Dans la soirée du 27 septembre 2022, les résultats du référendum pour décider de l’adhésion des quatre régions occupées par la Russie dans l’est de l’Ukraine ont commencé à sortir. Comme prévu, la population a massivement voté pour l’adhésion de ces territoires à la Fédération de Russie. Les Russes ne se font pas d’illusions sur le fait que ni l’Occident ni l’Ukraine ne reconnaîtront les résultats de ces référendums. Cependant, ce nouveau développement va grandement affecter la prochaine étape de la guerre. Du point de vue de la Russie, son implication dans la guerre ne se limitera plus à la collecte de renseignements, aux tirs d’artillerie, aux frappes de missiles et aux raids aériens. La Russie a mobilisé des forces supplémentaires de 300.000 hommes qui vont être lancées dans les batailles dans les prochains jours. Il s’agit d’une escalade majeure où la Russie commencera à utiliser davantage sa puissance pour défendre ces territoires.

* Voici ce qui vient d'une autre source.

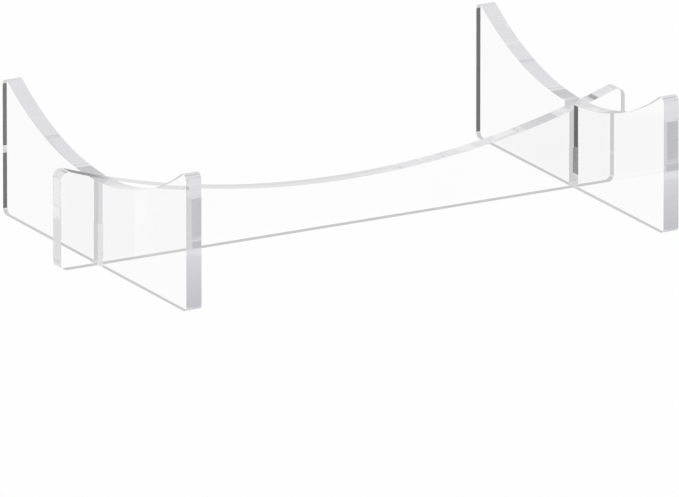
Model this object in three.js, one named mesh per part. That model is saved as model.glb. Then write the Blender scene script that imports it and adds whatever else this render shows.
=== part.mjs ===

On ne sait pas comment les pays occidentaux vont réagir à cette escalade qui elle-même était une réaction à l’escalade de l’Occident prêt à ce que l’Ukraine poursuive les combats. Il y a eu des rumeurs de médiation en cours menée par la Turquie et l’Arabie saoudite qui ont été impliquées dans l’échange de prisonniers de la semaine dernière entre l’Ukraine et la Russie. L’Arabie saoudite aurait suggéré que l’Ukraine puisse concéder des territoires à la Russie en échange de la paix et de son indépendance. Il est peu probable qu’une telle proposition rencontre l’assentiment des soutiens occidentaux de l’Ukraine.
D’escalade en escalade, il n’y a que de sombres perspectives pour la paix. Même si logiquement, il faut arrêter l’escalade, aucune partie n’est encore prête à transiger. La guerre va donc connaître une escalade majeure dans les jours et les semaines à venir.